* The data
● ● ● ●

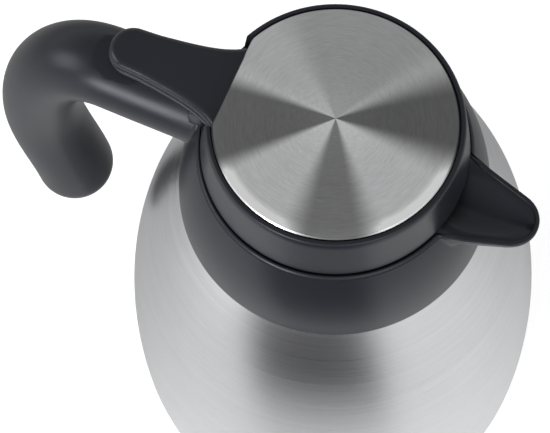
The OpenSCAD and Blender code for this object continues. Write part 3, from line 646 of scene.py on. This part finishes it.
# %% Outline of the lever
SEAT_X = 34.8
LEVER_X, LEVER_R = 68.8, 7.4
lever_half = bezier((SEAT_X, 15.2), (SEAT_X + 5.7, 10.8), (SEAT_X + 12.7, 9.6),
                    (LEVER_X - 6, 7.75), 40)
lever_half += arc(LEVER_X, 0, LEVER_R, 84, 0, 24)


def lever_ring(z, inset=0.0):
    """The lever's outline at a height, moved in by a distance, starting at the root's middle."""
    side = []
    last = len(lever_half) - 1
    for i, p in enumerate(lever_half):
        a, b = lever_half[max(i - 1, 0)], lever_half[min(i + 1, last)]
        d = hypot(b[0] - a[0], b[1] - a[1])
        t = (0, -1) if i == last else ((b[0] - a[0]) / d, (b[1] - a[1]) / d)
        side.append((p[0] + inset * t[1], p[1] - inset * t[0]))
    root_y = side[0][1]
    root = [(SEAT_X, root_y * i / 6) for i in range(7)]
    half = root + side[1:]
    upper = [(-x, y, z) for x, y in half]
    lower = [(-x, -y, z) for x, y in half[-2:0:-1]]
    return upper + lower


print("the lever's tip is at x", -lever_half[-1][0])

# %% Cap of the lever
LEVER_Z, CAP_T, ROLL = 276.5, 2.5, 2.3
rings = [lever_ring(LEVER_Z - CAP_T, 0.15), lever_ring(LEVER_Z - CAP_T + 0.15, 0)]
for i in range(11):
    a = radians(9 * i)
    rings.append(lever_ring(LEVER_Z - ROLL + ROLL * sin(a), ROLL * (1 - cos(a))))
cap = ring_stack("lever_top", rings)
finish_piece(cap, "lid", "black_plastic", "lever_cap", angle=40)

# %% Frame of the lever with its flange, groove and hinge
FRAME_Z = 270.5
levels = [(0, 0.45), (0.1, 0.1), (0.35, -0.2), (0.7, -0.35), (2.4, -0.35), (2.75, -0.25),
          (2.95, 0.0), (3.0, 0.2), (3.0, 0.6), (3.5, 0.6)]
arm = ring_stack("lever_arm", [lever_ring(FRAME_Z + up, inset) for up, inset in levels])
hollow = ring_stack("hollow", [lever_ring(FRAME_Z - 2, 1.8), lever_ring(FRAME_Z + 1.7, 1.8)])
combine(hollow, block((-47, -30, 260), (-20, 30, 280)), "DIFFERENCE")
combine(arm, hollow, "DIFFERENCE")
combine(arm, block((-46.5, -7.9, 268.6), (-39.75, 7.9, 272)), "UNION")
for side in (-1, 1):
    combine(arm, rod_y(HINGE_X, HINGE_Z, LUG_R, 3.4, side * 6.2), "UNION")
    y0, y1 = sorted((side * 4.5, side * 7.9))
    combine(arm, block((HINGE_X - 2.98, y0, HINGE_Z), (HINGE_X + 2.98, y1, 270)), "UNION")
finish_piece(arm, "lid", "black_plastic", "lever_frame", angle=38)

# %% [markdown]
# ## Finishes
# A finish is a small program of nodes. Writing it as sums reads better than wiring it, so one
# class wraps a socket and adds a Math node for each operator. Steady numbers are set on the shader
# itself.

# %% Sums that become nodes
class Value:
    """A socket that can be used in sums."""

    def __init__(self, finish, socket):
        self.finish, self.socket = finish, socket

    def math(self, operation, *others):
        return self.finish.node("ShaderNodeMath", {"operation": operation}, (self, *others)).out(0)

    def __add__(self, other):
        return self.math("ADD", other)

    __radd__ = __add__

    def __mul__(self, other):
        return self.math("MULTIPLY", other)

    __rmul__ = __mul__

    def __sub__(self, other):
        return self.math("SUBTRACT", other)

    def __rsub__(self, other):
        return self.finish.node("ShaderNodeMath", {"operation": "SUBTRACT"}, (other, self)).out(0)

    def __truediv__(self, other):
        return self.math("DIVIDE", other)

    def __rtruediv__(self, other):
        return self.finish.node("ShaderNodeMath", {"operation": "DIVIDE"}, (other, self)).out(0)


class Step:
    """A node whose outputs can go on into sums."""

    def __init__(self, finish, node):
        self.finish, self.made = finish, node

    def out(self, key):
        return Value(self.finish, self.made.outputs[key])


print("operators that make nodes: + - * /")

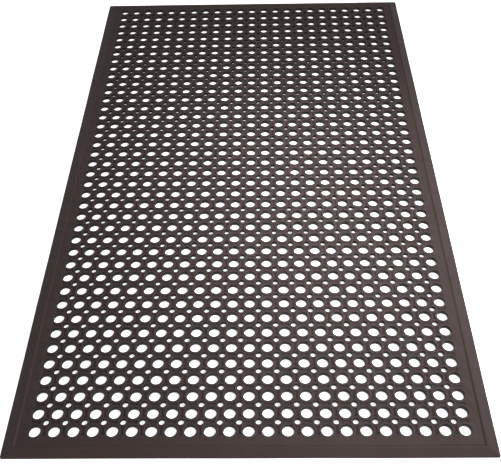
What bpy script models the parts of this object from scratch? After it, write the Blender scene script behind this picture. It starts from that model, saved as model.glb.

● ● ● ●

* Requirement
Copy out the material word for word and line for line.

* Response
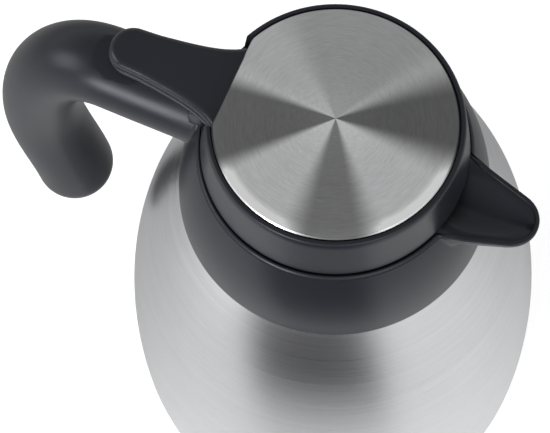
The OpenSCAD and Blender code for this object continues. Write part 3, from line 646 of scene.py on. This part finishes it.
# %% Outline of the lever
SEAT_X = 34.8
LEVER_X, LEVER_R = 68.8, 7.4
lever_half = bezier((SEAT_X, 15.2), (SEAT_X + 5.7, 10.8), (SEAT_X + 12.7, 9.6),
                    (LEVER_X - 6, 7.75), 40)
lever_half += arc(LEVER_X, 0, LEVER_R, 84, 0, 24)


def lever_ring(z, inset=0.0):
    """The lever's outline at a height, moved in by a distance, starting at the root's middle."""
    side = []
    last = len(lever_half) - 1
    for i, p in enumerate(lever_half):
        a, b = lever_half[max(i - 1, 0)], lever_half[min(i + 1, last)]
        d = hypot(b[0] - a[0], b[1] - a[1])
        t = (0, -1) if i == last else ((b[0] - a[0]) / d, (b[1] - a[1]) / d)
        side.append((p[0] + inset * t[1], p[1] - inset * t[0]))
    root_y = side[0][1]
    root = [(SEAT_X, root_y * i / 6) for i in range(7)]
    half = root + side[1:]
    upper = [(-x, y, z) for x, y in half]
    lower = [(-x, -y, z) for x, y in half[-2:0:-1]]
    return upper + lower


print("the lever's tip is at x", -lever_half[-1][0])

# %% Cap of the lever
LEVER_Z, CAP_T, ROLL = 276.5, 2.5, 2.3
rings = [lever_ring(LEVER_Z - CAP_T, 0.15), lever_ring(LEVER_Z - CAP_T + 0.15, 0)]
for i in range(11):
    a = radians(9 * i)
    rings.append(lever_ring(LEVER_Z - ROLL + ROLL * sin(a), ROLL * (1 - cos(a))))
cap = ring_stack("lever_top", rings)
finish_piece(cap, "lid", "black_plastic", "lever_cap", angle=40)

# %% Frame of the lever with its flange, groove and hinge
FRAME_Z = 270.5
levels = [(0, 0.45), (0.1, 0.1), (0.35, -0.2), (0.7, -0.35), (2.4, -0.35), (2.75, -0.25),
          (2.95, 0.0), (3.0, 0.2), (3.0, 0.6), (3.5, 0.6)]
arm = ring_stack("lever_arm", [lever_ring(FRAME_Z + up, inset) for up, inset in levels])
hollow = ring_stack("hollow", [lever_ring(FRAME_Z - 2, 1.8), lever_ring(FRAME_Z + 1.7, 1.8)])
combine(hollow, block((-47, -30, 260), (-20, 30, 280)), "DIFFERENCE")
combine(arm, hollow, "DIFFERENCE")
combine(arm, block((-46.5, -7.9, 268.6), (-39.75, 7.9, 272)), "UNION")
for side in (-1, 1):
    combine(arm, rod_y(HINGE_X, HINGE_Z, LUG_R, 3.4, side * 6.2), "UNION")
    y0, y1 = sorted((side * 4.5, side * 7.9))
    combine(arm, block((HINGE_X - 2.98, y0, HINGE_Z), (HINGE_X + 2.98, y1, 270)), "UNION")
finish_piece(arm, "lid", "black_plastic", "lever_frame", angle=38)

# %% [markdown]
# ## Finishes
# A finish is a small program of nodes. Writing it as sums reads better than wiring it, so one
# class wraps a socket and adds a Math node for each operator. Steady numbers are set on the shader
# itself.

# %% Sums that become nodes
class Value:
    """A socket that can be used in sums."""

    def __init__(self, finish, socket):
        self.finish, self.socket = finish, socket

    def math(self, operation, *others):
        return self.finish.node("ShaderNodeMath", {"operation": operation}, (self, *others)).out(0)

    def __add__(self, other):
        return self.math("ADD", other)

    __radd__ = __add__

    def __mul__(self, other):
        return self.math("MULTIPLY", other)

    __rmul__ = __mul__

    def __sub__(self, other):
        return self.math("SUBTRACT", other)

    def __rsub__(self, other):
        return self.finish.node("ShaderNodeMath", {"operation": "SUBTRACT"}, (other, self)).out(0)

    def __truediv__(self, other):
        return self.math("DIVIDE", other)

    def __rtruediv__(self, other):
        return self.finish.node("ShaderNodeMath", {"operation": "DIVIDE"}, (other, self)).out(0)


class Step:
    """A node whose outputs can go on into sums."""

    def __init__(self, finish, node):
        self.finish, self.made = finish, node

    def out(self, key):
        return Value(self.finish, self.made.outputs[key])


print("operators that make nodes: + - * /")

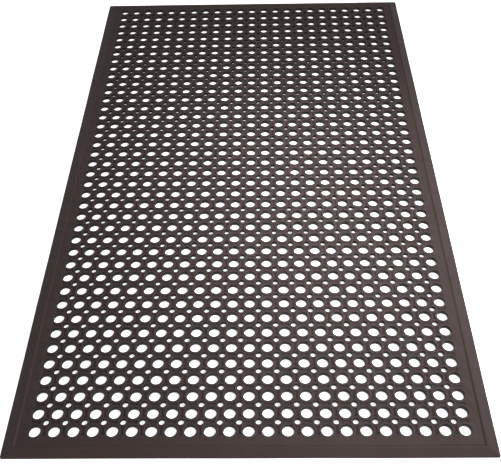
What bpy script models the parts of this object from scratch? After it, write the Blender scene script behind this picture. It starts from that model, saved as model.glb.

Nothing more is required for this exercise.